Our modeling results make the strong prediction that the spatial correlations between patterns in CA3 is lower than those in EC or CA1, which could be easily tested in existing experimental data. To our knowledge, the closest that a reported result has come to test this prediction is a study by Leutgeb et al [120]. They have found that the CA3 population activity had lower overlap between two different environments than the CA1 population activity, whereas between two exposures to the same environment the overlaps were the same in CA1 and CA3. However, their overlap measure was based on the ratio of the average firing rates in the two environments (or exposures) and therefore does not allow any insight into the individual patterns in CA3 and CA1. Furthermore, in our model CA3 is important for sequence learning, whereas CA1 performs pattern completion. This can be tested experimentally and compared with the predictions of the standard framework. One can train an animal on tasks that require either associative or sequence learning. Our model predicts that a CA3 lesion prevents the animal from learning the sequential task, but it does not affect associative learning.
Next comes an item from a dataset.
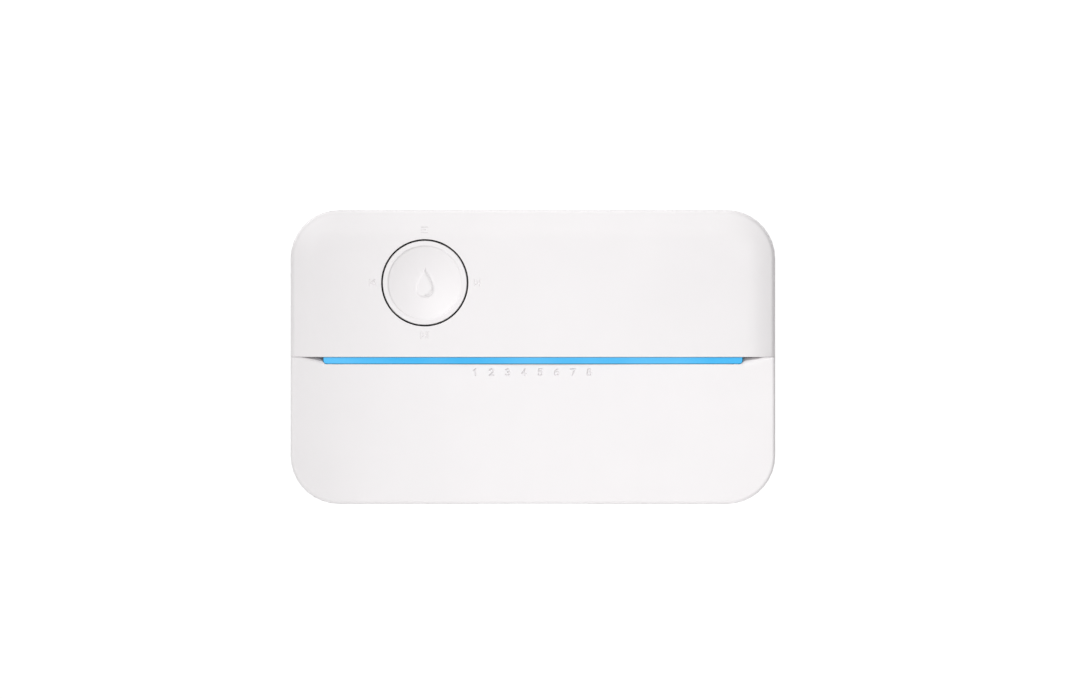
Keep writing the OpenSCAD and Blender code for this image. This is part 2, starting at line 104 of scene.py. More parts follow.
# Upper shell: its lip over the bar, its crown, and the shoulder that runs along the outline
LIP_R = 0.4
CROWN_ACROSS, CROWN_UP = 4.0, 2.8
SHOULDER_W, SHOULDER_BEND, SHOULDER_SLOPE = 13.0, 8.0, 0.32

# The button's hole, and how much smaller than the CAD's the cap is
BUTTON_GAP = 0.6
HOLE_R = CAP_R + BUTTON_GAP
HOLE_EDGE_R = 0.15
HOLE_FLOOR = 20.0
CAP_SHRINK = 0.27

# Cover: the depth of its top edge, its swell from top to bottom, and its hollow from side to side
COVER_TOP = -0.1
COVER_EDGE_DEPTH = 30.1
COVER_SWELL, SWELL_SPAN = 2.5, 1.15
COVER_HOLLOW = 1.4
TOP_EDGE = 0.3

# The lit bar, and the notch for it in the cover
LENS_LOW = bar_z[0] + 0.3
LENS_SHORT = 0.4
NOTCH_X = bar_x[1] - LENS_SHORT + 0.3
NOTCH_Z = LENS_LOW - 0.25
NOTCH_R = 1.8
NOTCH_EDGE_R = 0.22

# The wedge-shaped slits at both ends of the bar
WEDGE_END = 113.4
WEDGE_H, WEDGE_FALL, WEDGE_FADE = 4.5, 5.2, 3.0
WEDGE_CURVE = 2.0

# The wiring bay, which both shells leave free
DECK_TOP = 22.4
BAY_HALF_W = 108.6
BAY_TOP, BAY_BOTTOM = 3.4, -32.0


# ---- Strokes of the marks ----

def arc(cx, cz, rx, rz, start, end, steps=9):
    """Points along part of an ellipse, angles in degrees."""
    turns = [math.radians(start + (end - start) * i / steps) for i in range(steps + 1)]
    return [(cx + rx * math.cos(a), cz + rz * math.sin(a)) for a in turns]


# The strokes of the zone numbers from 1 up, each number in a box one wide and one high
DIGITS = [
    [[(0.2, 0.78), (0.56, 1.0), (0.56, 0.0)]],
    [arc(0.5, 0.71, 0.44, 0.29, 165, -35) + [(0.05, 0.0), (0.97, 0.0)]],
    [arc(0.46, 0.75, 0.42, 0.25, 150, -90) + arc(0.46, 0.25, 0.47, 0.25, 90, -150)],
    [[(0.74, 0.0), (0.74, 1.0), (0.03, 0.28), (1.0, 0.28)]],
    [[(0.9, 1.0), (0.2, 1.0), (0.12, 0.56)] + arc(0.48, 0.32, 0.46, 0.32, 130, -150)],
    [arc(0.5, 0.3, 0.45, 0.3, 180, 540, 14), arc(0.95, 0.3, 0.9, 0.7, 180, 105)],
    [[(0.04, 1.0), (0.96, 1.0), (0.38, 0.0)]],
    [arc(0.5, 0.76, 0.37, 0.24, 0, 360, 12), arc(0.5, 0.27, 0.45, 0.27, 0, 360, 14)],
]


def placed(strokes, x, z, width, height):
    """The strokes of a unit box, moved so that the box is centred on (x, z)."""
    return [[(x + (u - 0.5) * width, z + (v - 0.5) * height) for u, v in s] for s in strokes]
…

The standard framework predicts the opposite outcome.

Conclusion

Compared to previous models, CRISP proposes a different mechanism for storing episodic memories in the hippocampus. Neural sequences are generated in CA3, and inputs are mapped onto these sequences through synaptic plasticity in the feedforward projections of the hippocampus. Here, we used computational models to confirm that CRISP is a viable theory for episodic memory storage in the hippocampus, but more work is required to test all aspects of the theory.